# start of Input data

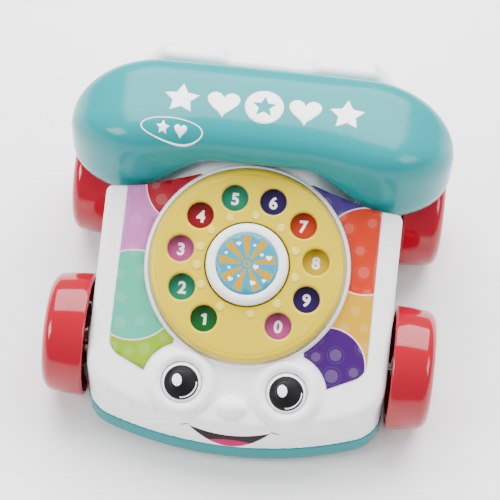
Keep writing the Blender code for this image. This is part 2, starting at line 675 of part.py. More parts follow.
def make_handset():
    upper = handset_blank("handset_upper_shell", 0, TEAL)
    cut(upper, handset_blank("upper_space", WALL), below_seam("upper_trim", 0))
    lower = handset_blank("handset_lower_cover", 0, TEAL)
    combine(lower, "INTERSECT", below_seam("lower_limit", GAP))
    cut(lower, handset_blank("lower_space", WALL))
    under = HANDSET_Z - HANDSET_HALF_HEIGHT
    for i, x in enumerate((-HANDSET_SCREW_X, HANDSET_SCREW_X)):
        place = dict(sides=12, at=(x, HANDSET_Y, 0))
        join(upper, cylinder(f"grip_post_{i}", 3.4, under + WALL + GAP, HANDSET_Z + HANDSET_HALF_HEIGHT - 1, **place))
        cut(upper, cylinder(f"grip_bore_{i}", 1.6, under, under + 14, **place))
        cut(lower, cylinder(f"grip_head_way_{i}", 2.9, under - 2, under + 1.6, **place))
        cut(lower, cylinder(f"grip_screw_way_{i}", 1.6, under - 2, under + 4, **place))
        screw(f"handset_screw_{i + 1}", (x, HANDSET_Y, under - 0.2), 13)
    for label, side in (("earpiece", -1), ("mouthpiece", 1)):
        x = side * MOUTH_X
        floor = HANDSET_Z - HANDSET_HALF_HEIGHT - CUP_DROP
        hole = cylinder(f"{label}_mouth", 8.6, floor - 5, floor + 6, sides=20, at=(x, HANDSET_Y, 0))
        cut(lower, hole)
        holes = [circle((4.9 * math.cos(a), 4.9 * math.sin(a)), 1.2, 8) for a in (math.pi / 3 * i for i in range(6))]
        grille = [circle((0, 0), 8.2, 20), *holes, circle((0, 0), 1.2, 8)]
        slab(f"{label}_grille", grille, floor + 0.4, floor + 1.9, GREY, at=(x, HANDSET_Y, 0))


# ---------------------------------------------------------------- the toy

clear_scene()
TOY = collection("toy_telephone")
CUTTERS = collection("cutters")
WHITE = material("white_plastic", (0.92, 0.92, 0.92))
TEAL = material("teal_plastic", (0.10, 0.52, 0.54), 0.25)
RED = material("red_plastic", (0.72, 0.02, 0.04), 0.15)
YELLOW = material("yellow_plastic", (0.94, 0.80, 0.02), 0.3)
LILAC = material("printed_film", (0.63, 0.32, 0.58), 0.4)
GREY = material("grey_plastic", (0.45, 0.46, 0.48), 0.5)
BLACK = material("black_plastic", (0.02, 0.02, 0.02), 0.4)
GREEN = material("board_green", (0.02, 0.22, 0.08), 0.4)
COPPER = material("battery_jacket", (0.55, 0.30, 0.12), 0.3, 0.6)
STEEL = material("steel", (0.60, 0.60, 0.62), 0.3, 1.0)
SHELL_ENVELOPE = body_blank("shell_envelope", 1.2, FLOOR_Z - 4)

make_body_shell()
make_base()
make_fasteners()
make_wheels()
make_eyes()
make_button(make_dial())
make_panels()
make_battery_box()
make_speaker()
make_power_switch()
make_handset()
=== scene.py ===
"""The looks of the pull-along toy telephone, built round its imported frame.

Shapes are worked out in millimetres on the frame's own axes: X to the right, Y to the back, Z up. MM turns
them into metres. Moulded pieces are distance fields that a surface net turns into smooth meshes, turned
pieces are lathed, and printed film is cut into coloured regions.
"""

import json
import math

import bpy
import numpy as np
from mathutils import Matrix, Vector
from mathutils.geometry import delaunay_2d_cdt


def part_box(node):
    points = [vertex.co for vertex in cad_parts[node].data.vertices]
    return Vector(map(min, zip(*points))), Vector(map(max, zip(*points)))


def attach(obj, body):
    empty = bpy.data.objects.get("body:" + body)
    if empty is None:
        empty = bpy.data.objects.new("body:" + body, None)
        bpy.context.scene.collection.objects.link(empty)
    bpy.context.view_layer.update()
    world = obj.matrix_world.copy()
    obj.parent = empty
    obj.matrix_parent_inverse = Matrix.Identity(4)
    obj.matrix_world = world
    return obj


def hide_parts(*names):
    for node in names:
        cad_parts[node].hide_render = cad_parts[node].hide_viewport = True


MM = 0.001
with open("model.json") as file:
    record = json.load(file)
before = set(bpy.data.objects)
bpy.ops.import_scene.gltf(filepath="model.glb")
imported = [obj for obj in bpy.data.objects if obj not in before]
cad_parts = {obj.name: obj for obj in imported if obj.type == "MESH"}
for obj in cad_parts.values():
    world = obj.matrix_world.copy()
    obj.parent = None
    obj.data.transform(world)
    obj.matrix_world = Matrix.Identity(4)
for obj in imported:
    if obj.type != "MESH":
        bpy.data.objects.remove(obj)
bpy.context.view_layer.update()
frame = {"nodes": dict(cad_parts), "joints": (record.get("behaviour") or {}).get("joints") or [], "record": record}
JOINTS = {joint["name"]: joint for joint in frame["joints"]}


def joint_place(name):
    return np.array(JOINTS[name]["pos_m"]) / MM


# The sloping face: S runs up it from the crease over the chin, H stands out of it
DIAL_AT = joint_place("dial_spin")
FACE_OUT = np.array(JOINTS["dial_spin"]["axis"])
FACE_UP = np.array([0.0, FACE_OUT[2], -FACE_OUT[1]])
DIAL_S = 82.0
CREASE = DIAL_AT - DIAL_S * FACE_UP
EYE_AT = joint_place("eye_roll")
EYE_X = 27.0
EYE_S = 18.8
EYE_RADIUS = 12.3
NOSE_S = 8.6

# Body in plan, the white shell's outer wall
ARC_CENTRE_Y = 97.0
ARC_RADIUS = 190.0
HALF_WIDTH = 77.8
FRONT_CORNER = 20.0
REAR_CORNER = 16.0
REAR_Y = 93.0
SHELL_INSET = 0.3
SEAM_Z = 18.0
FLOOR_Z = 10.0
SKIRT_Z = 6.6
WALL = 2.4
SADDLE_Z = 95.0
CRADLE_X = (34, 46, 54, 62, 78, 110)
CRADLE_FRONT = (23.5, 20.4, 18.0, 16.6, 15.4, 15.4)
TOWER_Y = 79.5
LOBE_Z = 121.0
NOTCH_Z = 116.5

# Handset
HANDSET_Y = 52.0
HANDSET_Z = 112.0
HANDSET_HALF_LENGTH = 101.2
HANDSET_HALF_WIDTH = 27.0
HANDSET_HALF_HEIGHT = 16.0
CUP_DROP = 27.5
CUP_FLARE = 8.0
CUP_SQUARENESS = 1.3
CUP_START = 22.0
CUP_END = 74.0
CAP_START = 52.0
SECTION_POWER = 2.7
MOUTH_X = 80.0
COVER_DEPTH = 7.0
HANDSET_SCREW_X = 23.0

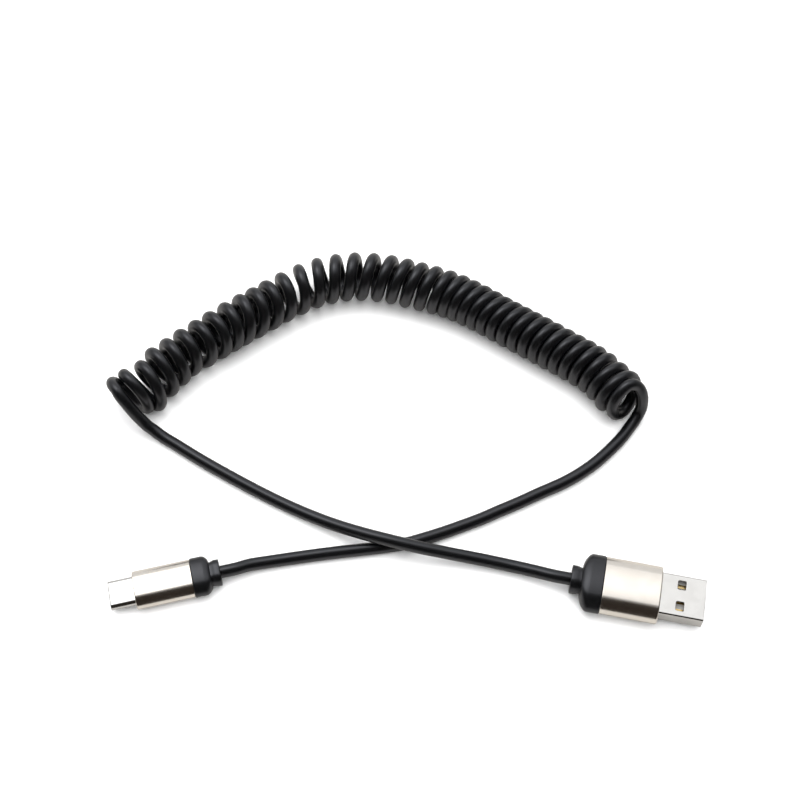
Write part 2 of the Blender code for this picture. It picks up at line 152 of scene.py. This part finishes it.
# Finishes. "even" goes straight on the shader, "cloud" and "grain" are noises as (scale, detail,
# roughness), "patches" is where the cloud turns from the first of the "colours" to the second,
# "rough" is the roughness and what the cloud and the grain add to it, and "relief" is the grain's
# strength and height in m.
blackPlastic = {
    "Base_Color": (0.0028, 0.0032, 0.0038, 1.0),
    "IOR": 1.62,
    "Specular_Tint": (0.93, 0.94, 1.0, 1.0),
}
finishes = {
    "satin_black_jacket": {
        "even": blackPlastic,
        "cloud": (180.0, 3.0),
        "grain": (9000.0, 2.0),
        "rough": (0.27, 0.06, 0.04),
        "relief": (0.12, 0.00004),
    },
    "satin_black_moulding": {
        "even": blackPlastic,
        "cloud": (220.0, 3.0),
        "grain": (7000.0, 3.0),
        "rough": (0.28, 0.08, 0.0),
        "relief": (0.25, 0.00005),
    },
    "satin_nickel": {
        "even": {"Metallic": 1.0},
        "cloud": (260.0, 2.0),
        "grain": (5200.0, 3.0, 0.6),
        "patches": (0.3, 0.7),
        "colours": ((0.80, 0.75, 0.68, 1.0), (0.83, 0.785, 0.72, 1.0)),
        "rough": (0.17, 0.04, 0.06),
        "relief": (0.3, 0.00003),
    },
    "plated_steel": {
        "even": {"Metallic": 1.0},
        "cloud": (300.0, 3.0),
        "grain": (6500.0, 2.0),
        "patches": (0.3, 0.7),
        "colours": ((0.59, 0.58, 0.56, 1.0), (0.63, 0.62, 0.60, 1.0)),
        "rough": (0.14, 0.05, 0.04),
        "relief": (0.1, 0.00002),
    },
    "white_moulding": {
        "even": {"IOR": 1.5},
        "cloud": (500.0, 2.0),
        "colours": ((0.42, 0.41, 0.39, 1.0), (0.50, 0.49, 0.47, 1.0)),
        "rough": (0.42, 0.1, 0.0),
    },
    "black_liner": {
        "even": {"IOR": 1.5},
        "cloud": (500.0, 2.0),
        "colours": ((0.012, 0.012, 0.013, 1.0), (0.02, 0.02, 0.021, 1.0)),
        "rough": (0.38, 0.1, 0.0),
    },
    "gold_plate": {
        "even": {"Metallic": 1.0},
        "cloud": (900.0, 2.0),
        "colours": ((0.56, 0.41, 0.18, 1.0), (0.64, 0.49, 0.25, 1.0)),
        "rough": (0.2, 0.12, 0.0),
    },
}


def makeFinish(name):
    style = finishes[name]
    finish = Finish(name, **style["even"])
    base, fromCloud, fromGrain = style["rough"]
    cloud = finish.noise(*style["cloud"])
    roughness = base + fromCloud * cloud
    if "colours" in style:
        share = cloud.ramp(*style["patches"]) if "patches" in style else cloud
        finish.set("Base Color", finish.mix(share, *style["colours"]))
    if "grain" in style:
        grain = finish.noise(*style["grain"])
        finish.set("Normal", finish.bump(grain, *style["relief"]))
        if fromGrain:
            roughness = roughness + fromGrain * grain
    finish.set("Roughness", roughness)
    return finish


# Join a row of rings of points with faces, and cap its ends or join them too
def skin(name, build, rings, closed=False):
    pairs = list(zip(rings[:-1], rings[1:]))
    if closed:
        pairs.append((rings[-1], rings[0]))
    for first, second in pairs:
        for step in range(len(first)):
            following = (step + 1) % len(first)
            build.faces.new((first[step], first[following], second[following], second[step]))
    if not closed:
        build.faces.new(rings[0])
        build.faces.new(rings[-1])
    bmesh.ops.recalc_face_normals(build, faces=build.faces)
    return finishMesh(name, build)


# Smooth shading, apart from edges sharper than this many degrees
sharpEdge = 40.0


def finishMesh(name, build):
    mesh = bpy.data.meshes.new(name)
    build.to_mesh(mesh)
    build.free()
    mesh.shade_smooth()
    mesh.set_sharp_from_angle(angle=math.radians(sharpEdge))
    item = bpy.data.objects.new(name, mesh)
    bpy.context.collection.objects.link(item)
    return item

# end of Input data

*Exercise requirements:* Each line from the line with "make_body_shell()" to the line with "if empty is" is to be echoed exactly; both boundary lines are included, and nothing else is to be output.

*The answer:*
make_body_shell()
make_base()
make_fasteners()
make_wheels()
make_eyes()
make_button(make_dial())
make_panels()
make_battery_box()
make_speaker()
make_power_switch()
make_handset()
=== scene.py ===
"""The looks of the pull-along toy telephone, built round its imported frame.

Shapes are worked out in millimetres on the frame's own axes: X to the right, Y to the back, Z up. MM turns
them into metres. Moulded pieces are distance fields that a surface net turns into smooth meshes, turned
pieces are lathed, and printed film is cut into coloured regions.
"""

import json
import math

import bpy
import numpy as np
from mathutils import Matrix, Vector
from mathutils.geometry import delaunay_2d_cdt


def part_box(node):
    points = [vertex.co for vertex in cad_parts[node].data.vertices]
    return Vector(map(min, zip(*points))), Vector(map(max, zip(*points)))


def attach(obj, body):
    empty = bpy.data.objects.get("body:" + body)
    if empty is None:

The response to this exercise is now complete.